▶ **What the task asks**:
Copy out each line of the material below that holds the string "model".

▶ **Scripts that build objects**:

————————

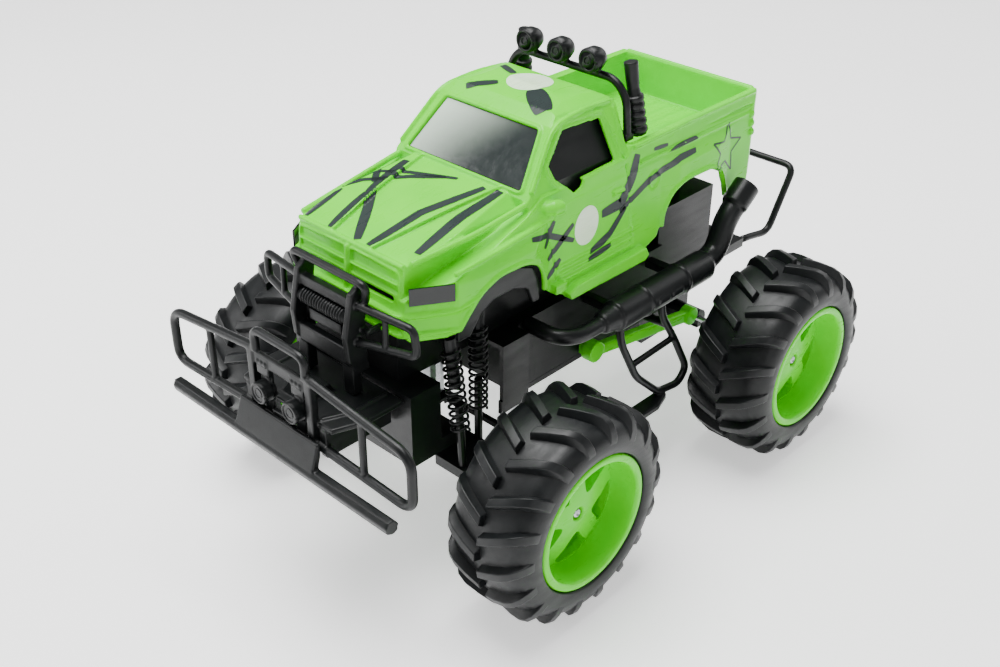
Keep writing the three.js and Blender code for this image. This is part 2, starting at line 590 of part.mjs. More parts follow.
function buildFrontAxle() {
  const y = FRONT_AXLE_Y;
  const yoke = (s) => {
    const span = (a, b) => [Math.min(s * a, s * b), Math.max(s * a, s * b)];
    const [x0, x1] = span(68, 88);
    const [w0, w1] = span(66, 71);
    return union(
      box([x0, y - 5, 73], [x1, y + 5, 76]),
      box([x0, y - 5, 44], [x1, y + 5, 47]),
      box([w0, y - 5, 44], [w1, y + 5, 76]),
    )
      .subtract(cylinder(2.8, [s * KINGPIN_X, y, 40], [s * KINGPIN_X, y, 80], 14));
  };
  const beam = box([-67, y - 6, 52], [67, y + 6, 66]);
  const shockPads = [-1, 1].map((s) =>
    union(
      box([s * 46 - 12, y - 21, 60], [s * 46 + 12, y - 4, 66]),
      cylinder(2.2, [s * 51, -119, 64], [s * 48.6, -119, 102], 10),
      cylinder(2.2, [s * 40, y + 5, 64], [s * 40, y + 5, 104], 10),
    ),
  );
  const pivot = cylinder(5, [0, -120, 74], [0, y - 5, 74], 14).add(box([-5, -120, 60], [5, y - 3, 74]));
  const motorCup = box([-14, y - 13, 77], [14, y + 11, 79]).subtract(cylinder(1.6, [0, STEER_GEAR_Y, 70], [0, STEER_GEAR_Y, 90], 12));
  const cupLegs = union(box([-14, y - 13, 64], [-11, y - 5.8, 78]), box([11, y - 13, 64], [14, y - 5.8, 78]));
  node("front_axle_beam", union(beam, yoke(1), yoke(-1), ...shockPads, pivot, motorCup, cupLegs), black);
  node("steering_motor", cylinder(9.5, [0, STEER_GEAR_Y, 79.4], [0, STEER_GEAR_Y, 99], 18).subtract(cylinder(1.6, [0, STEER_GEAR_Y, 79], [0, STEER_GEAR_Y, 84], 12)), steel);

  const gearPhase = Math.PI / 2 - Math.PI / TEETH.steer;
  const steerGear = alongZ(gearOutline(TEETH.steer, gearPhase).map(([a, b]) => [a, b + STEER_GEAR_Y]), 69, 74.5);
  node("steering_pinion", union(steerGear, cylinder(1.2, [0, STEER_GEAR_Y, 67], [0, STEER_GEAR_Y, 83.5], 10)), brass);

  // rack on the tie rod: straight teeth that face the pinion
  const pitch = Math.PI * GEAR_MODULE;
  const teeth = [];
  for (let i = -3; i <= 3; i += 1) {
    const x = i * pitch;
    const root = TIE_ROD_Y + RACK_FACE + 1.1 * GEAR_MODULE;
    const tip = TIE_ROD_Y + RACK_FACE - 0.75 * GEAR_MODULE;
    teeth.push(alongZ([[x - 0.8, root + 0.4], [x - 0.34, tip], [x + 0.34, tip], [x + 0.8, root + 0.4]], 69.6, 73.9));
  }
  const rackBody = box([-15, TIE_ROD_Y + RACK_FACE + 1.1 * GEAR_MODULE, 69], [15, TIE_ROD_Y + 2, 74.5]);
  const rod = box([-80, TIE_ROD_Y - 1.4, 70], [80, TIE_ROD_Y + 1.6, 73]);
  const ends = [-1, 1].map((s) =>
    box([s * KINGPIN_X - 5, TIE_ROD_Y - 5, 70], [s * KINGPIN_X + 5, TIE_ROD_Y + 5, 73]).subtract(
      alongZ([[s * KINGPIN_X - 2.4, TIE_ROD_Y - 3.4], [s * KINGPIN_X + 2.4, TIE_ROD_Y - 3.4], [s * KINGPIN_X + 2.4, TIE_ROD_Y + 3], [s * KINGPIN_X - 2.4, TIE_ROD_Y + 3]], 69, 74),
    ),
  );
  node("tie_rod", union(rackBody, rod, ...teeth, ...ends), black);

  for (const [name, s] of [["left", 1], ["right", -1]]) {
    const x = s * KINGPIN_X;
    const hub = union(
      cylinder(2.3, [x, y, 43.5], [x, y, 76.5], 14),
      box([x - 4.5, y - 4.5, 47.6], [x + 4.5, y + 4.5, 72.4]),
      cylinder(5, [x, y, 60], [x + s * 5.6, y, 60], 14),
      cylinder(AXLE_R, [x, y, 60], [s * 112, y, 60], 14),
      box([x - 2.5, y, 64], [x + 2.5, TIE_ROD_Y + 2, 68.6]),
      cylinder(1.7, [x, TIE_ROD_Y, 66], [x, TIE_ROD_Y, 74.8], 10),
    );
    node("steering_knuckle_" + name, hub, black);
  }

  // shock absorbers: upper bodies on the arch liner, with a coil round each
  for (const [name, s] of [["left", 1], ["right", -1]]) {
    const slanted = union(cylinder(3.4, [s * 46.2, -119, 113], [s * 42, -119, 139.5], 12), box([Math.min(s * 28.3, s * 43), -122, 137], [Math.max(s * 28.3, s * 43), -116, 142]));
    node("front_shock_" + name, slanted, black);
    const sleeve = (from, to) => cylinder(5.4, from, to, 14).subtract(cylinder(4, from, to, 14));
    node("front_spring_" + name, sleeve([s * 49.8, -119, 86], [s * 43.2, -119, 134]), steel);
    node("upright_spring_" + name, sleeve([s * 40, UPRIGHT_SHOCK_Y, 84], [s * 40, UPRIGHT_SHOCK_Y, 136]), steel);
  }
}

// ---------------------------------------------------------------- wheels
function rimSolid() {
  const profile = [
    [2.3, -10], [8, -10], [8, 9], [33, 9], [33, -25.5], [37.7, -25.5], [37.7, 24], [35.8, 24], [32, 13.4],
    [4.4, 13.4], [4.4, 11.2], [2.3, 11.2],
  ];
  let rim = turned(profile, 20);
  for (let i = 0; i < 5; i += 1) {
    const mid = (i + 0.5) * ((2 * Math.PI) / 5) + Math.PI / 2;
    const at = (r, a) => [r * Math.cos(mid + a), r * Math.sin(mid + a)];
    const hole = alongX([at(14, 0), at(29, 0.34), at(31.6, 0.2), at(31.6, -0.2), at(29, -0.34)], 7, 17);
    rim = rim.subtract(hole);
  }
  return rim;
}

function tyreSolid() {
  const profile = [
    [RIM_R, -24], [39, -TYRE_HALF_WIDTH], [49, -TYRE_HALF_WIDTH], [55.9, -17], [55.9, 17],
    [49, TYRE_HALF_WIDTH], [39, TYRE_HALF_WIDTH], [RIM_R, 24],
  ];
  let tyre = turned(profile, 28);
  const lugs = 14;
  for (let i = 0; i < lugs; i += 1) {
    for (const row of [-1, 1]) {
      const angle = ((i + (row > 0 ? 0 : 0.5)) / lugs) * 2 * Math.PI;
      const lug = new THREE.BoxGeometry(27, 4.4, 7.4);
      lug.rotateZ(row * 0.5);
      lug.translate(row * 11, 0, TYRE_R - 4.08);
      lug.rotateX(angle);
      tyre = tyre.add(solid(lug));
    }
  }
  return tyre;
}

function buildWheels() {
  const rim = rimSolid();
  const tyre = tyreSolid();
  for (const [end, y] of [["front", FRONT_AXLE_Y], ["rear", REAR_AXLE_Y]]) {
    for (const [side, s] of [["left", 1], ["right", -1]]) {
      const place = (made) => placed(s > 0 ? made : mirrorX(made), s * WHEEL_X, y, 60);
      node(`tyre_${end}_${side}`, place(tyre), rubber);
      node(`rim_${end}_${side}`, place(rim), green);
      const head = cylinder(2.7, [12, 0, 0], [13.9, 0, 0], 12);
      node(`wheel_screw_${end}_${side}`, place(head), steel);
    }
  }
}

buildBody();
buildRoofBar();
buildBullBar();
buildBumper();
buildChassis();
buildLiner();
buildSides();
buildDrive();
buildFrontAxle();
buildWheels();

export default group;
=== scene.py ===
"""Remote control monster truck: the visual model, built round the CAD frame in metres."""
import bpy
import bmesh
import json
import math
from mathutils import Matrix, Vector
from mathutils.bvhtree import BVHTree


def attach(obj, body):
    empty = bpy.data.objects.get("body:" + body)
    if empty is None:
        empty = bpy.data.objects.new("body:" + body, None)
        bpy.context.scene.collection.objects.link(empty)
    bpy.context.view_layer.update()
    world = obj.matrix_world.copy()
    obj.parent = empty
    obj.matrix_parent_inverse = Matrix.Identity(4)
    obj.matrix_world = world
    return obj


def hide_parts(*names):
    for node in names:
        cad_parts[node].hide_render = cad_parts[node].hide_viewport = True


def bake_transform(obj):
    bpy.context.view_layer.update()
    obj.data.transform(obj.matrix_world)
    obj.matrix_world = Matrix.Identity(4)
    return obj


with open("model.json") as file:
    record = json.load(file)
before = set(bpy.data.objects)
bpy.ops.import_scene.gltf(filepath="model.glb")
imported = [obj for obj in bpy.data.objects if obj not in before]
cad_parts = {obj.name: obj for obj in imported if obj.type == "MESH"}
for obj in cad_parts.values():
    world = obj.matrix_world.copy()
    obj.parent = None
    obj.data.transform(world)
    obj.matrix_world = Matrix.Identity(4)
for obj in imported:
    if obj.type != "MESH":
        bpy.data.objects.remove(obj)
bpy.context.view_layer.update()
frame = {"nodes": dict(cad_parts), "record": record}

MM = 0.001
FRONT_AXLE_Y = -101.5
REAR_AXLE_Y = 93.5
WHEEL_X = 100.5
TYRE_R = 60.0
SIDES = (("left", 1), ("right", -1))
ENDS = (("front", FRONT_AXLE_Y), ("rear", REAR_AXLE_Y))


# ------------------------------------------------------------------ materials
def srgb(r, g, b):
    """Linear colour from 0 to 255 screen values."""
    out = [((c / 255 + 0.055) / 1.055) ** 2.4 if c > 10 else c / 255 / 12.92 for c in (r, g, b)]
    return (*out, 1.0)


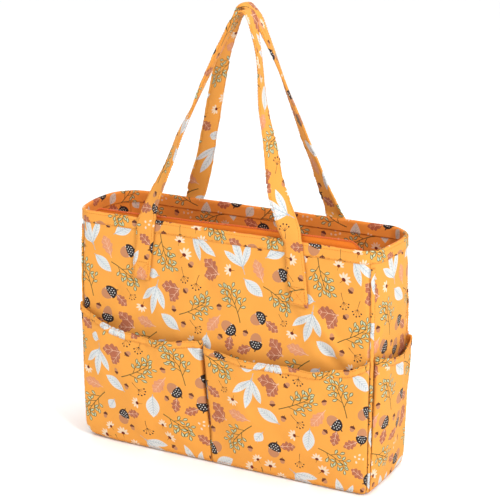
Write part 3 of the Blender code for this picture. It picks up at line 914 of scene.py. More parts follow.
# Each pocket: its face, its left and right edges at the foot and at the top, the line of its scooped top from
# left to right, and how far it stands out.
FRONT_LEFT = ("front", (-CORNER_A, -CORNER_A), (-0.0114, -0.0208),
              ((0.0, 0.181), (0.14, 0.171), (0.42, 0.155), (0.68, 0.153), (1.0, 0.161)), 0.011)
FRONT_RIGHT = ("front", (-0.0095, -0.0164), (CORNER_A, CORNER_A),
               ((0.0, 0.156), (0.28, 0.150), (0.62, 0.152), (0.84, 0.159), (1.0, 0.171)), 0.014)
LEFT_END = ("left", (-END_A, -END_A), (END_A, END_A), ((0.0, 0.170), (0.5, 0.162), (1.0, 0.175)), 0.010)
POCKETS = {
    "front_left_pocket": FRONT_LEFT,
    "front_right_pocket": FRONT_RIGHT,
    "rear_left_pocket": mirrored("rear", FRONT_LEFT),
    "rear_right_pocket": mirrored("rear", FRONT_RIGHT),
    "left_end_pocket": LEFT_END,
    "right_end_pocket": mirrored("right", LEFT_END),
}
SLIT_REACH = 0.03              # a pocket's edge nearer the middle of its face than this is at the slit
POCKET_FOOT = 0.0035
POCKET_OUT = 0.0017
POCKET_BAND = 0.0100
BAND_OUT = POCKET_OUT + 0.0010
POCKET_SWELLS = swell_terms(31, 8, (8, 24), (-5.0, 5.0))
POCKET_SWELL = 0.0021
# folds of a pocket, over its width and height taken as 0 to 1
ON_POCKETS = ((0.03, 0.97, -38), (0.97, 0.97, -142), (0.06, 0.05, 55), (0.94, 0.05, 125), (0.45, 0.98, -95),
              (0.70, 0.98, -80), (0.5, 0.02, 88))
POCKET_FOLDS = fold_lines(14, ON_POCKETS, 26, 2, (0.40, 0.80), (0.055, 0.100), (0.0018, 0.0036))


def pocket_top(points, u):
    """Height of a pocket's scooped top at u, from 0 at its left edge to 1 at its right."""
    top = np.full(np.shape(u), points[0][1])
    for (u0, z0), (u1, z1) in zip(points, points[1:]):
        share = 0.5 * smooth(u0, u1, u) + 0.5 * (u - u0) / (u1 - u0)
        top = np.where(u >= u0, z0 + (z1 - z0) * share, top)
    return top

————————

▶ **Response below**:
"""Remote control monster truck: the visual model, built round the CAD frame in metres."""
with open("model.json") as file:
bpy.ops.import_scene.gltf(filepath="model.glb")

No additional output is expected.